Im Fokus der Forschung am 5. Physikalischen Institut stehen Experimente aus dem Bereich der Atom-, Molekül-, sowie optischen Physik und unter anderem die Erforschung von Rydberg-Atomen. Mit diesen beschäftigt sich auch der Humboldt-Stipendiat. Rydberg-Atome werden in ultrakalten Gaswolken erzeugt. Bisher arbeitet Óscar Herrera-Sancho bei seinen Versuchen mit Rubidium, es besitzt in seiner äußeren Schale nur ein Elektron. Wenn dieses weit nach außen befördert wird, entsteht ein Rydberg-Atom. Diese Atome zeichnen sich dadurch aus, dass sich mindestens ein Elektron in einem hoch angeregten Zustand befindet. Es ist mehr als tausendmal weiter vom Atomkern entfernt als im Grundzustand. Deshalb kann man Rydberg-Atome auch als Riesen­atome bezeichnen, deren Eigenschaften ganz anders sind als im Grundzustand. Insbesondere untersuchen die Forscher in ihrem Labor die Wechsel­wirkung zwischen Rydberg-Atomen und Ionen. Dabei beeinflusst das elektrische Feld des positiv geladenen Ions das Rydberg-Atom. So konnte zum Beispiel eine neue Molekül­bindung zwischen Ionen und Rydberg-Atomen nachgewiesen werden.

Beobachtet werden die Atome mit einem Ionenmikroskop. Das Mikroskop besteht aus drei Linsen und erreicht eine relativ hohe räumliche Auflösung von 200 Nanometer. Die gesamte Anlage steht unter Vakuum.
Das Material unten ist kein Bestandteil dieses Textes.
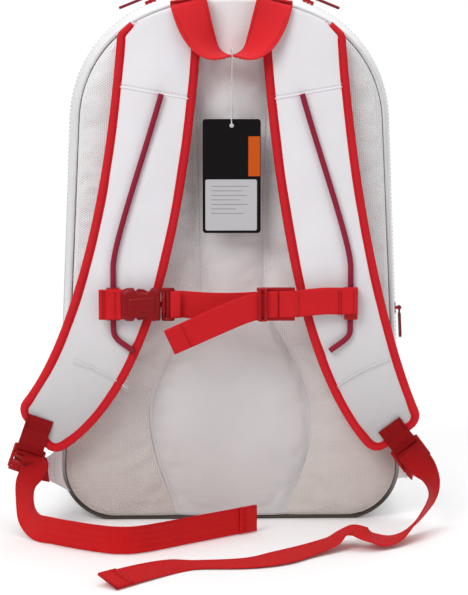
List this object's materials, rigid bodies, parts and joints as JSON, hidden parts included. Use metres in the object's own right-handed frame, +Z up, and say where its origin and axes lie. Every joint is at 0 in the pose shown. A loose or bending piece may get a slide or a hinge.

Mit Hilfe eines Ofens wird Rubidium bei etwa 100 Grad Celsius verdampft. Anschließend fliegen die heißen Rubidium-Atome mit etwa 1000 Kilometern pro Stunde durch eine Röhre. Hier werden sie durch Magnetfelder und Laserstrahlen so lange abgebremst und gekühlt, bis sie sich kaum noch bewegen. So erreichen die Atome eine Temperatur knapp über dem absoluten Nullpunkt. Bei diesen ultrakalten Temperaturen wird die Brownsche Zitter­bewegung unterdrückt und so die eigentliche Atom­bewegung sichtbar.

„Das Bild, das wir mittels Ionenmikroskop von den Atomen erhalten, ist vergleichsweise klar, so dass man sogar die Schwingungen der Moleküle beobachten kann“, erläutert der Physiker aus Costa Rica. Interessante Ergebnisse erwarten die Wissenschaftler vom Einsatz von Lithium-Atomen. Eine Aufgabe von Óscar Herrera-Sancho wird es sein, diesen Umstieg zu begleiten. Lithium ist etwa zwölfmal leichter als Rubidium. Das erleichtert es, für bestimmte Experimente in Bereiche der Physik vorzudringen, in denen quanten­mechanische Effekte dominieren.

Óscar Herrera-Sancho hat von 2009 bis 2012 in Hannover promoviert und war später als Postdoc in Innsbruck. Auf einer Konferenz in Neuseeland traf er Tilman Pfau und war von dessen Vortrag sehr beeindruckt. So entstand der Kontakt und 2020 folgte ein erster Forschungs­aufenthalt an der Universität Stuttgart. Nach seiner erfolgreichen Bewerbung für ein Stipendium der Alexander-von-Humboldt-Stiftung kann der Forscher seine Forschungen am 5. Physikalischen Institut weitere 18 Monate fortführen. Die Aufteilung in drei Aufenthalte erlaubt es Óscar Herrera-Sancho, auch weiter in Costa Rica zu arbeiten.

Dort untersucht er unter anderem mit Hilfe von künstlichen Magnetfeldern das Wander­verhalten von Schmetterlingen und studiert die Geschichte und die Material­zusammensetzung von alten Gemälden im National­theater in der Landes­hauptstadt San José.

Für Deutschland hat sich der Humboldt-Stipendiat schon früh interessiert, nicht zuletzt aufgrund der vielen berühmten deutschen Natur­wissen­schaftlerinnen und -wissenschaftler. Ihm gefällt, wie organisiert hier alles ist, und er mag die verschiedenen Jahreszeiten. Den Jahres­wechsel hat er in Island verbracht, der hohe Norden hat ihn angezogen. Voller Begeisterung erzählt Óscar Herrera-Sancho von den Polarlichtern, die er dort gesehen hat.